J R Soc Med. 2021 Aug 4:1410768211032589. doi: 10.1177/01410768211032589. Online ahead of print.
ABSTRACT
OBJECTIVE: Six per cent of hospital patients experience a patient safety incident, of which 12% result in severe/fatal outcomes. Acutely sick patients are at heightened risk. Our aim was to identify the most frequently reported incidents in acute medical units and their characteristics.
DESIGN: Retrospective mixed methods methodology: (1) an a priori coding process, applying a multi-axial coding framework to incident reports; and, (2) a thematic interpretative analysis of reports.
SETTING: Patient safety incident reports (10 years, 2005-2015) collected from the National Reporting and Learning System, which receives reports from hospitals and other care settings across England and Wales.
PARTICIPANTS: Reports describing severe harm/death in acute medical unit were identified.

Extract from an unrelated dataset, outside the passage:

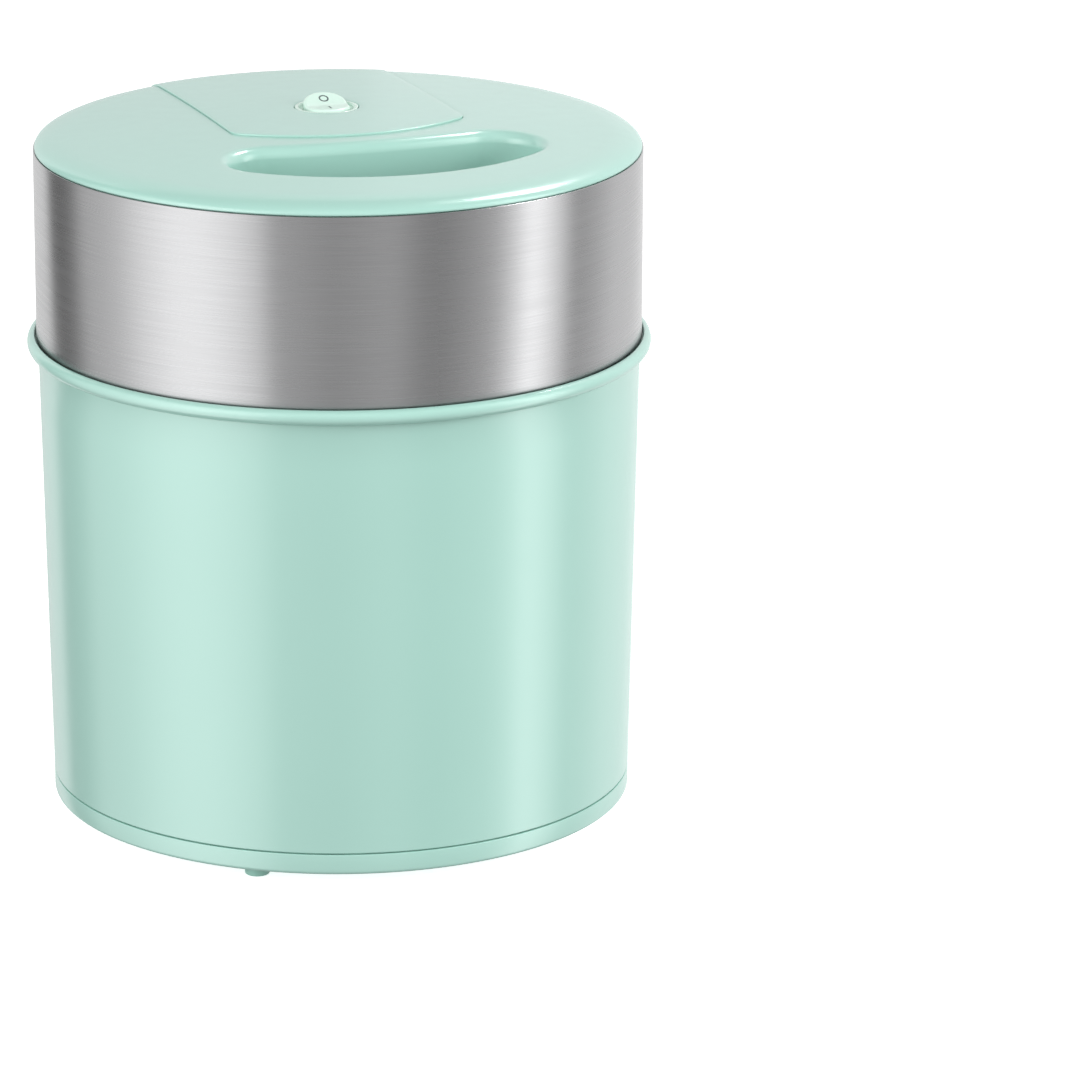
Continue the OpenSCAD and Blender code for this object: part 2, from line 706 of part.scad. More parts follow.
module switch_body() {
    color(pale) translate([switch_x, switch_y, 0]) difference() {
        union() {
            translate([0, 0, bezel_z - 1.2]) cylinder(r = switch_hole_r, h = 1.2);
            translate([0, 0, bezel_z]) cylinder(r = bezel_r, h = 0.5);
            translate([0, 0, switch_low_z]) cylinder(r = switch_hole_r, h = bezel_z - switch_low_z);
        }
        intersection() {
            translate([0, 0, bezel_z - 9]) cylinder(r = rocker_r + 0.6, h = 20);
            translate([-rocker_half_w - 0.3, -20, bezel_z - 9]) cube([2 * rocker_half_w + 0.6, 40, 20]);
        }
        translate([-20, 0, pivot_z]) rotate([0, 90, 0]) cylinder(r = 1, h = 40, $fn = 32);
    }
}

module switch_terminals() {
    color([0.85, 0.7, 0.4]) for (s = [-1, 1])
        translate([switch_x + s * 4.5 - 0.4, switch_y - 2.4, terminal_z]) cube([0.8, 4.8, switch_low_z - terminal_z]);
}

module cord_gland() {
    color(dark) translate([0, 0, gland_z]) rotate([-90, 0, 0]) rotate_extrude($fn = 64) difference() {
        union() {
            translate([gland_bore_r, tray_wall_in - 4.5]) square([gland_barrel_r - gland_bore_r, 10]);
            translate([gland_bore_r, tray_wall_in - 4.5]) square([8 - gland_bore_r, 3.6]);
            translate([gland_bore_r, band_r + 0.1]) square([6.6 - gland_bore_r, 2.7]);
            translate([gland_bore_r, band_r + 0.1]) square([8 - gland_bore_r, 1.3]);
            translate([6.6, band_r + 1.4]) circle(r = 1.4, $fn = 32);
        }
        translate([0, band_r + 2.8]) square([20, 10]);
    }
}

module cord_clamp() {
    color(dark) translate([0, clamp_y, clamp_z]) difference() {
        union() {
            translate([-clamp_x, -4, 0]) cube([2 * clamp_x, 8, 3]);
            for (s = [-1, 1]) translate([s * clamp_x, 0, 0]) cylinder(r = 4, h = 3, $fn = 48);
        }
        for (s = [-1, 1]) translate([s * clamp_x, 0, -1]) cylinder(r = 1.4, h = 6, $fn = 32);
    }
}

module clamp_screws() {
    color(steel) for (s = [-1, 1]) translate([s * clamp_x, clamp_y, clamp_z + 3]) mirror([0, 0, 1])
        screw(1.25, 10, 2.6, 2);
}

// Leads from the cord clamp to the switch and to the motor
module supply_leads() {
    color("saddlebrown") lead([[1.6, clamp_y - 6, gland_z], [10, 70, gland_z + 4], [16, 45, terminal_z - 14],
        [switch_x + 4.5, switch_y, terminal_z - 6], [switch_x + 4.5, switch_y, terminal_z]]);
    color("steelblue") lead([[-1.6, clamp_y - 6, gland_z], [-12, 72, gland_z + 8], [-16, 70, motor_z + motor_h - 2],
        [motor_pos[0] + 12, motor_pos[1] + 12, motor_z + motor_h + 8],
        [motor_pos[0] + 12, motor_pos[1], motor_z + motor_h + end_cap_h + 3]]);
}

module motor_leads() {
    color("saddlebrown") lead([[switch_x - 4.5, switch_y, terminal_z], [switch_x - 4.5, switch_y, terminal_z - 6],
        [motor_pos[0] + 10, motor_pos[1] - 24, motor_z + motor_h + 5],
        [motor_pos[0] - 12, motor_pos[1] - 16, motor_z + motor_h + 8],
        [motor_pos[0] - 12, motor_pos[1], motor_z + motor_h + end_cap_h + 3]]);
}

// Turning parts

module motor_shaft() {
    color(steel) translate([motor_pos[0], motor_pos[1], level_c - 0.8])
        cylinder(r = shaft_r, h = motor_z + motor_h + end_cap_h - level_c + 0.8, $fn = 48);
}

module rotor_core() {
    color([0.5, 0.3, 0.2]) translate([motor_pos[0], motor_pos[1], 0]) difference() {
        ring(core_r, shaft_r, motor_z + 6, 19);
        for (i = [0:4]) rotate(i * 72) translate([6, -1.2, motor_z + 5]) cube([20, 2.4, 21]);
    }
}

module commutator() {
    color([0.75, 0.45, 0.25]) translate([motor_pos[0], motor_pos[1], 0])
        ring(commutator_r, shaft_r, motor_z + motor_h - 5.5, 5);
}

// Turn of the pinion or wheel that meshes with one turned by `turn`, seen along direction `along`
function mesh_turn(turn, teeth, along, next_teeth) =
    along + 180 - 180 / next_teeth + (along - turn) * teeth / next_teeth;

second_pinion_turn = mesh_turn(0, output_teeth, 90, pinion_teeth);
first_pinion_turn = mesh_turn(0, wheel_teeth, train_angle, pinion_teeth);
motor_pinion_turn = mesh_turn(0, wheel_teeth, train_angle, pinion_teeth);

module motor_pinion() {
    color([0.75, 0.55, 0.25]) translate([motor_pos[0], motor_pos[1], 0]) difference() {
        gear(pinion_teeth, pinion_add, level_c - 0.5, face_c + 0.4, motor_pinion_turn);
        cylinder(r = shaft_r, h = far, $fn = 48);
    }
}

module first_gear() {
    compound(first_pos, first_pinion_turn, level_b, level_c, face_c);
}

module second_gear() {
    compound(second_pos, second_pinion_turn, level_a, level_b, face_b);
}

// A pinion under a wheel, with hubs that reach from the case's floor to its lid
module compound(place, pinion_turn, pinion_z, wheel_z, face) {
    low = tray_top + case_floor + 1.4;
    color("ivory") translate([place[0], place[1], 0]) difference() {
        union() {
            gear(pinion_teeth, pinion_add, pinion_z, wheel_z - pinion_z + 0.5, pinion_turn);
            gear(wheel_teeth, wheel_add, wheel_z, face, 0);
            translate([0, 0, low]) cylinder(r = hub_r, h = case_lid_z - 0.4 - low, $fn = 48);
        }
        cylinder(r = axle_r + axle_fit, h = far, $fn = 48);
    }
}

module output_gear() {
    color("ivory") difference() {
        union() {
            gear(output_teeth, wheel_add, level_a, face_a, 0);
            translate([0, 0, tray_top + case_floor + 0.4]) cylinder(r = 7, h = 2, $fn = 48);
        }
        cylinder(r = spindle_r, h = far);
    }
}

module drive_spindle() {
    color(steel) {
        translate([0, 0, clip_z - 2.5]) cylinder(r = spindle_r, h = spindle_top - clip_z + 2.5);
        translate([0, 0, hex_z]) cylinder(r = hex_r, h = clip_z - 2.5 - hex_z, $fn = 6);
    }
}

module spindle_clip() {
    color(dark) ring(bush_r, spindle_r, clip_z, 0.8);
}

module paddle() {
    rib = 7;
    foot = 7;
    mid_z = (paddle_low_z + paddle_top_z) / 2;
    color("white") difference() {
        union() {
            translate([0, paddle_t / 2, 0]) rotate([90, 0, 0]) linear_extrude(height = paddle_t) {
                difference() {
                    polygon([[-paddle_half_low + 5, paddle_low_z], [paddle_half_low - 5, paddle_low_z],
                        [paddle_half_low, paddle_low_z + 5], [paddle_half_top, paddle_top_z - 16],
                        [paddle_half_top - 8, paddle_top_z - 8], [10, paddle_top_z], [-10, paddle_top_z],
                        [-paddle_half_top + 8, paddle_top_z - 8], [-paddle_half_top, paddle_top_z - 16],
                        [-paddle_half_low, paddle_low_z + 5]]);
                    for (s = [-1, 1]) polygon([[s * rib / 2, paddle_low_z + foot],
                        [s * (paddle_half_low - rib), paddle_low_z + foot], [s * (paddle_half_top - rib), paddle_top_z - 20],
                        [s * (paddle_half_top - 16), paddle_top_z - 17], [s * rib / 2, paddle_top_z - 12]]);
                }
            }
            translate([0, 0, hub_z]) cylinder(r = 9, h = hub_top - hub_z, $fn = 64);
            translate([0, 0, paddle_low_z]) cylinder(r = rib / 2 + 1, h = hub_z - paddle_low_z + 1, $fn = 48);
            // angled scraping fins along both sides
            for (s = [0, 180]) rotate(s) translate([paddle_half_low - 2, 0, paddle_low_z + 7]) rotate(25)
                translate([-2, -9, 0]) cube([2.4, 18, mid_z - paddle_low_z + 20]);
        }
        translate([0, 0, hex_z]) cylinder(r = hex_r, h = far, $fn = 6);
    }
}

// Rocker with two faces that meet in a shallow valley. At rest its front side is pressed
module switch_rocker() {
    tilt = rocker_travel / 2;
    reach = 2 * rocker_r;
    color(pale) translate([switch_x, switch_y, pivot_z]) rotate([tilt, 0, 0]) union() {
        intersection() {
            translate([-rocker_half_w, 0, 0]) rotate([90, 0, 90]) linear_extrude(height = 2 * rocker_half_w)
                intersection() {
                    circle(r = rocker_r);
                    polygon([[0, valley_h], [reach, valley_h + reach * tan(tilt)], [reach, -3.5], [-reach, -3.5],
                        [-reach, valley_h + reach * tan(tilt)]]);
                }
            translate([0, 0, -10]) cylinder(r = rocker_r, h = 20);
        }
        translate([-switch_hole_r + 0.5, 0, 0]) rotate([0, 90, 0]) cylinder(r = 0.95, h = 2 * switch_hole_r - 1, $fn = 32);
    }
}

housing_shell();
base_plate();
base_screws();
feet();
bowl_jacket();
bowl_liner();
coolant_gel();
bowl_rim_ring();
bowl_seal();
fill_plug();
head_tray();
steel_band();
top_cover();
motor_cover();
cover_screws();
bowl_gasket();
gear_case();
gear_case_lid();
case_screws();
gear_axles();
spindle_bush();
spindle_seal();
motor_can();
motor_magnets();
motor_end_cap();
motor_brushes();
motor_bushes();
motor_screws();
switch_body();
switch_terminals();
cord_gland();
cord_clamp();
clamp_screws();
supply_leads();
motor_leads();
motor_shaft();
rotor_core();
commutator();
motor_pinion();
first_gear();
second_gear();
output_gear();
drive_spindle();
spindle_clip();
paddle();
switch_rocker();
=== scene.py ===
import json
from math import atan2, cos, degrees, pi, radians, sin, sqrt

import bmesh
import bpy
from mathutils import Matrix, Vector
from mathutils.geometry import delaunay_2d_cdt


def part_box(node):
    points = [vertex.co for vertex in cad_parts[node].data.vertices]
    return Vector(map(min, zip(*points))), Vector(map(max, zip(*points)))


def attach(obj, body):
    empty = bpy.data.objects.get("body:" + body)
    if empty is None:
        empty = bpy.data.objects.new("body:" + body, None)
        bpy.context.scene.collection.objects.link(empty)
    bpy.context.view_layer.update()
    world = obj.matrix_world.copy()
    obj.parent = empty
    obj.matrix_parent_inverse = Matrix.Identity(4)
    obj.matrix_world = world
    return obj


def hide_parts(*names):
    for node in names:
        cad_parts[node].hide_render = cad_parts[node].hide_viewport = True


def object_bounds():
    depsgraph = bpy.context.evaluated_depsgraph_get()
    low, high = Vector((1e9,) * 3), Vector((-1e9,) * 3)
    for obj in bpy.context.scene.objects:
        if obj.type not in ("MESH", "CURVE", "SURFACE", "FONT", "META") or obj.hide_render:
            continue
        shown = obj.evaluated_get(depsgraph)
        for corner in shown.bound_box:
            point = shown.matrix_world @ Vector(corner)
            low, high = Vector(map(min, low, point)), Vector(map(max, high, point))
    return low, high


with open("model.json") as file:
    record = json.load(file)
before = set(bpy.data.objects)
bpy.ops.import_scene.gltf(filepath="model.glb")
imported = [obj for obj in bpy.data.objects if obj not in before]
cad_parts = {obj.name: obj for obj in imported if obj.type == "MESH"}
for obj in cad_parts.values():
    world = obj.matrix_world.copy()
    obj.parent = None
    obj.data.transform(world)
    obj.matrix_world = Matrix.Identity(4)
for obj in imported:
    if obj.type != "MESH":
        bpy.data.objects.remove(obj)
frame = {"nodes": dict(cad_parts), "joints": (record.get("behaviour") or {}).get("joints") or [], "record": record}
cad_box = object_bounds()
nodes = frame["nodes"]
MM = 0.001

# ---------------------------------------------------------------- materials


class Shader:
    """A Principled material built node by node."""

    def __init__(self, name, **values):
        self.mat = bpy.data.materials.new(name)
        self.mat.use_nodes = True
        self.tree = self.mat.node_tree
        self.bsdf = self.tree.nodes["Principled BSDF"]
        for key, value in values.items():
            self.bsdf.inputs[key.replace("_", " ")].default_value = value

    def node(self, kind, **inputs):
        made = self.tree.nodes.new(kind)
        for key, value in inputs.items():
            self.feed(made, key.replace("_", " "), value)
        return made

    def feed(self, target, socket, value):
        if isinstance(value, bpy.types.NodeSocket):
            self.tree.links.new(value, target.inputs[socket])
        else:
            target.inputs[socket].default_value = value

    def coords(self):
        return self.node("ShaderNodeTexCoord").outputs["Object"]

    def noise(self, scale, detail=3.0, vector=None, roughness=0.5):
        made = self.node("ShaderNodeTexNoise", Scale=scale, Detail=detail, Roughness=roughness)
        self.feed(made, "Vector", vector or self.coords())
        return made.outputs["Fac"]

    def ramp(self, factor, *stops):
        made = self.node("ShaderNodeValToRGB", Fac=factor)
        elements = made.color_ramp.elements
        while len(elements) < len(stops):
            elements.new(0.5)
        for element, (place, color) in zip(elements, stops):
            element.position = place
            element.color = color if len(color) == 4 else (*color, 1)
        return made.outputs["Color"]

    def scale(self, factor, low, high):
        made = self.node("ShaderNodeMapRange")
        self.feed(made, "Value", factor)
        made.inputs["To Min"].default_value = low
        made.inputs["To Max"].default_value = high
        return made.outputs["Result"]

    def tint(self, color, factor, spread):
        """The base colour, a little darker and lighter with factor."""
        dark = tuple(c * (1 - spread) for c in color)
        light = tuple(min(1, c * (1 + spread)) for c in color)
        self.feed(self.bsdf, "Base Color", self.ramp(factor, (0.3, dark), (0.7, light)))

    def bump(self, height, strength, distance):
        made = self.node("ShaderNodeBump", Strength=strength, Distance=distance, Height=height)
        self.feed(self.bsdf, "Normal", made.outputs["Normal"])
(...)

MAIN OUTCOME MEASURES: Incident type, contributory factors, outcomes and level of harm were identified in the included reports. During thematic analysis, themes and metathemes were synthesised to inform priorities for quality improvement.
RESULTS: A total of 377 reports of severe harm or death were confirmed. The most common incident types were diagnostic errors (n = 79), medication-related errors (n = 61), and failures monitoring patients (n = 57). Incidents commonly stemmed from lack of active decision-making during patient admissions and communication failures between teams. Patients were at heightened risk of unsafe care during handovers and transfers of care. Metathemes included the necessity of patient self-advocacy and a lack of care coordination.
CONCLUSION: This 10-year national analysis of incident reports provides recommendations to improve patient safety including: introduction of electronic prescribing and monitoring systems; forcing checklists to reduce diagnostic errors; and increased senior presence overnight and at weekends.